● **EXERCISE DIRECTIONS**
Write each record again exactly as it stands.
-- BEGIN TASK INPUT --
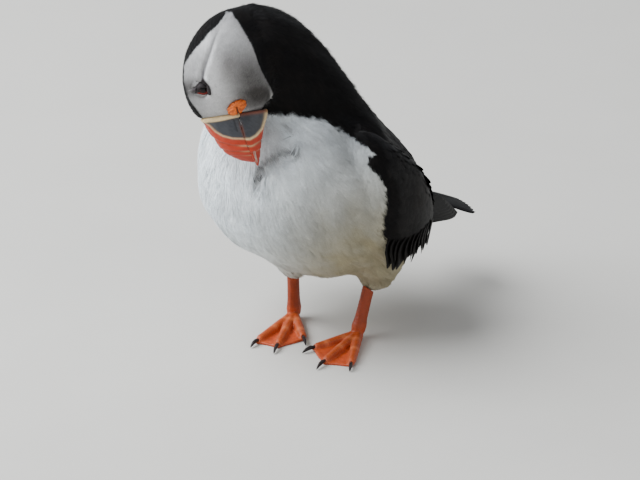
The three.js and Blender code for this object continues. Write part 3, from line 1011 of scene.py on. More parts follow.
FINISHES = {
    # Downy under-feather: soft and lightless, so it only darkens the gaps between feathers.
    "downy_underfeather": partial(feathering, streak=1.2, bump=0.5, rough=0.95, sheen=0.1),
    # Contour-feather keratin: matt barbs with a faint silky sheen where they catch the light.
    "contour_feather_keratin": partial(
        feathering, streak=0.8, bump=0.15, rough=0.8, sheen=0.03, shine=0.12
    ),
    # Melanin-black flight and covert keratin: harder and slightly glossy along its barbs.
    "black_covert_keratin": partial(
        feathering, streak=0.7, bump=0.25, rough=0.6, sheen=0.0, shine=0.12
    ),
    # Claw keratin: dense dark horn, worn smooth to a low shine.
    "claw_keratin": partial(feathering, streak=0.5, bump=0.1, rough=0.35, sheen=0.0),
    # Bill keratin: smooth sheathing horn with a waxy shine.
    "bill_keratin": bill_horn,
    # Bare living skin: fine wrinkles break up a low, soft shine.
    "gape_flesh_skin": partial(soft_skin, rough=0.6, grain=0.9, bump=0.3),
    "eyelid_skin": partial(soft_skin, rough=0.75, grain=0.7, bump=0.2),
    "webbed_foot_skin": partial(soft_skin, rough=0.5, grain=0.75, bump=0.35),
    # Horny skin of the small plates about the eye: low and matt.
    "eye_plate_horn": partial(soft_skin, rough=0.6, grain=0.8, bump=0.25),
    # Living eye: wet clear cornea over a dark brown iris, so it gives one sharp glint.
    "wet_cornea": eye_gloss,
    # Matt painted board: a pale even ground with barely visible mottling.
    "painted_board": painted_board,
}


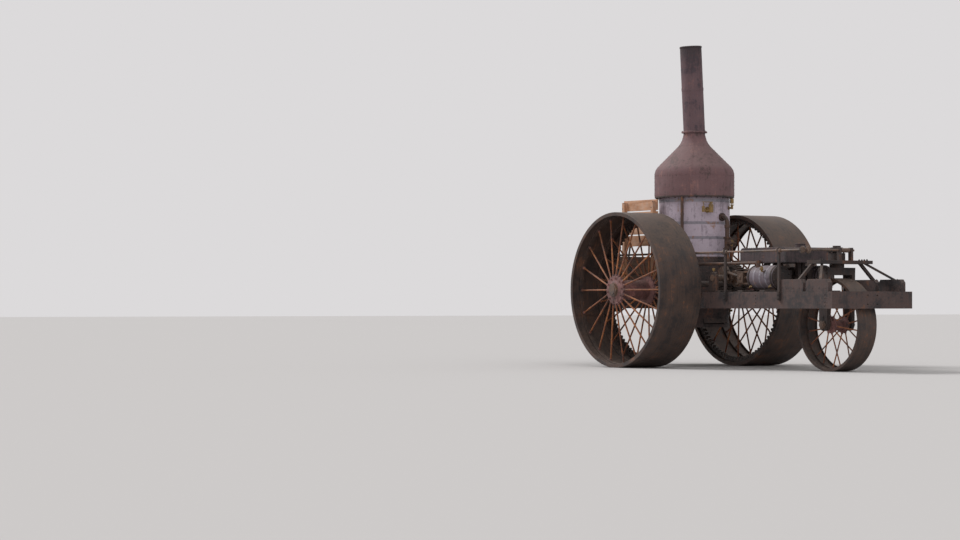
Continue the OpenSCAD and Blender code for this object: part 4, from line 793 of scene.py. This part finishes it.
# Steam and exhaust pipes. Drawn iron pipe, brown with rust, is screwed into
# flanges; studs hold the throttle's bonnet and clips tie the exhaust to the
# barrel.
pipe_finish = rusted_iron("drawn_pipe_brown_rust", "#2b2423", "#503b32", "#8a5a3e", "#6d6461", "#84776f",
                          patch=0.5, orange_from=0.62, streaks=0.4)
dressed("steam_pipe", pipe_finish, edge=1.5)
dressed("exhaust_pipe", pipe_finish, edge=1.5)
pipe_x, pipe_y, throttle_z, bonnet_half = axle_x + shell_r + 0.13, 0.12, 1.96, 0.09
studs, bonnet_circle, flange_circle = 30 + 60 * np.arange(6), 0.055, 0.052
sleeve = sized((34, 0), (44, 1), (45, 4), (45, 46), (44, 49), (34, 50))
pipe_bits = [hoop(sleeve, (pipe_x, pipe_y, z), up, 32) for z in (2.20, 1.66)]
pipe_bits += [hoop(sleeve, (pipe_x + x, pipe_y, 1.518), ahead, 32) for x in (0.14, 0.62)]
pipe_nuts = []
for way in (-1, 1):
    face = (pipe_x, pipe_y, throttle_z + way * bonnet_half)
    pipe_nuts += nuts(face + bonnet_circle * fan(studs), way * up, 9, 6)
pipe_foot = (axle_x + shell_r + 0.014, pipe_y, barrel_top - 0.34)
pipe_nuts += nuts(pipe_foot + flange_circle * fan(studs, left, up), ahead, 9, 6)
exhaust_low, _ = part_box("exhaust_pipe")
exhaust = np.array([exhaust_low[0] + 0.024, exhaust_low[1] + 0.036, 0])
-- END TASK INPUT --
● **EXERCISE RESULT**
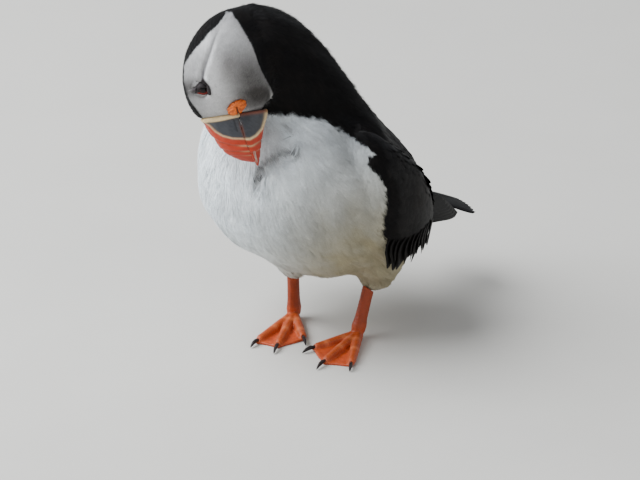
The three.js and Blender code for this object continues. Write part 3, from line 1011 of scene.py on. More parts follow.
FINISHES = {
    # Downy under-feather: soft and lightless, so it only darkens the gaps between feathers.
    "downy_underfeather": partial(feathering, streak=1.2, bump=0.5, rough=0.95, sheen=0.1),
    # Contour-feather keratin: matt barbs with a faint silky sheen where they catch the light.
    "contour_feather_keratin": partial(
        feathering, streak=0.8, bump=0.15, rough=0.8, sheen=0.03, shine=0.12
    ),
    # Melanin-black flight and covert keratin: harder and slightly glossy along its barbs.
    "black_covert_keratin": partial(
        feathering, streak=0.7, bump=0.25, rough=0.6, sheen=0.0, shine=0.12
    ),
    # Claw keratin: dense dark horn, worn smooth to a low shine.
    "claw_keratin": partial(feathering, streak=0.5, bump=0.1, rough=0.35, sheen=0.0),
    # Bill keratin: smooth sheathing horn with a waxy shine.
    "bill_keratin": bill_horn,
    # Bare living skin: fine wrinkles break up a low, soft shine.
    "gape_flesh_skin": partial(soft_skin, rough=0.6, grain=0.9, bump=0.3),
    "eyelid_skin": partial(soft_skin, rough=0.75, grain=0.7, bump=0.2),
    "webbed_foot_skin": partial(soft_skin, rough=0.5, grain=0.75, bump=0.35),
    # Horny skin of the small plates about the eye: low and matt.
    "eye_plate_horn": partial(soft_skin, rough=0.6, grain=0.8, bump=0.25),
    # Living eye: wet clear cornea over a dark brown iris, so it gives one sharp glint.
    "wet_cornea": eye_gloss,
    # Matt painted board: a pale even ground with barely visible mottling.
    "painted_board": painted_board,
}


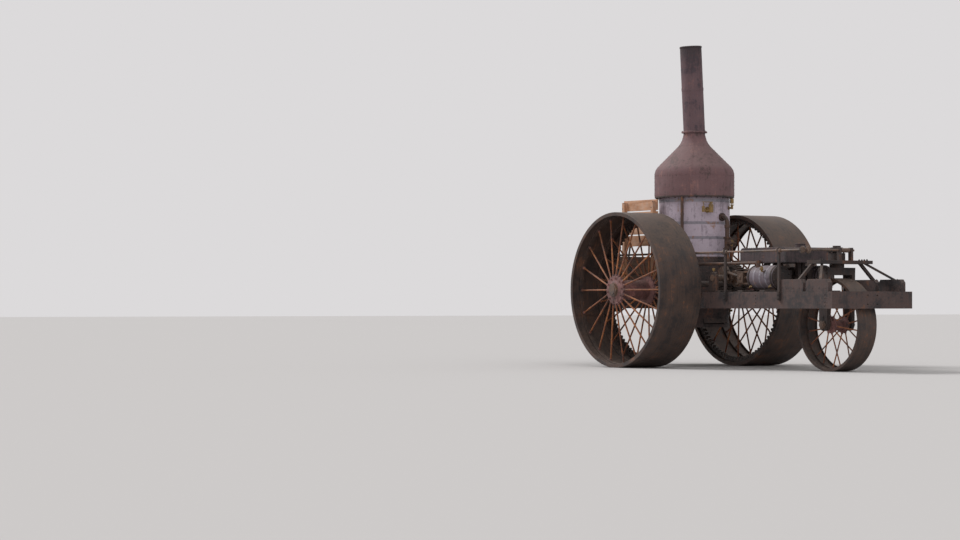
Continue the OpenSCAD and Blender code for this object: part 4, from line 793 of scene.py. This part finishes it.
# Steam and exhaust pipes. Drawn iron pipe, brown with rust, is screwed into
# flanges; studs hold the throttle's bonnet and clips tie the exhaust to the
# barrel.
pipe_finish = rusted_iron("drawn_pipe_brown_rust", "#2b2423", "#503b32", "#8a5a3e", "#6d6461", "#84776f",
                          patch=0.5, orange_from=0.62, streaks=0.4)
dressed("steam_pipe", pipe_finish, edge=1.5)
dressed("exhaust_pipe", pipe_finish, edge=1.5)
pipe_x, pipe_y, throttle_z, bonnet_half = axle_x + shell_r + 0.13, 0.12, 1.96, 0.09
studs, bonnet_circle, flange_circle = 30 + 60 * np.arange(6), 0.055, 0.052
sleeve = sized((34, 0), (44, 1), (45, 4), (45, 46), (44, 49), (34, 50))
pipe_bits = [hoop(sleeve, (pipe_x, pipe_y, z), up, 32) for z in (2.20, 1.66)]
pipe_bits += [hoop(sleeve, (pipe_x + x, pipe_y, 1.518), ahead, 32) for x in (0.14, 0.62)]
pipe_nuts = []
for way in (-1, 1):
    face = (pipe_x, pipe_y, throttle_z + way * bonnet_half)
    pipe_nuts += nuts(face + bonnet_circle * fan(studs), way * up, 9, 6)
pipe_foot = (axle_x + shell_r + 0.014, pipe_y, barrel_top - 0.34)
pipe_nuts += nuts(pipe_foot + flange_circle * fan(studs, left, up), ahead, 9, 6)
exhaust_low, _ = part_box("exhaust_pipe")
exhaust = np.array([exhaust_low[0] + 0.024, exhaust_low[1] + 0.036, 0])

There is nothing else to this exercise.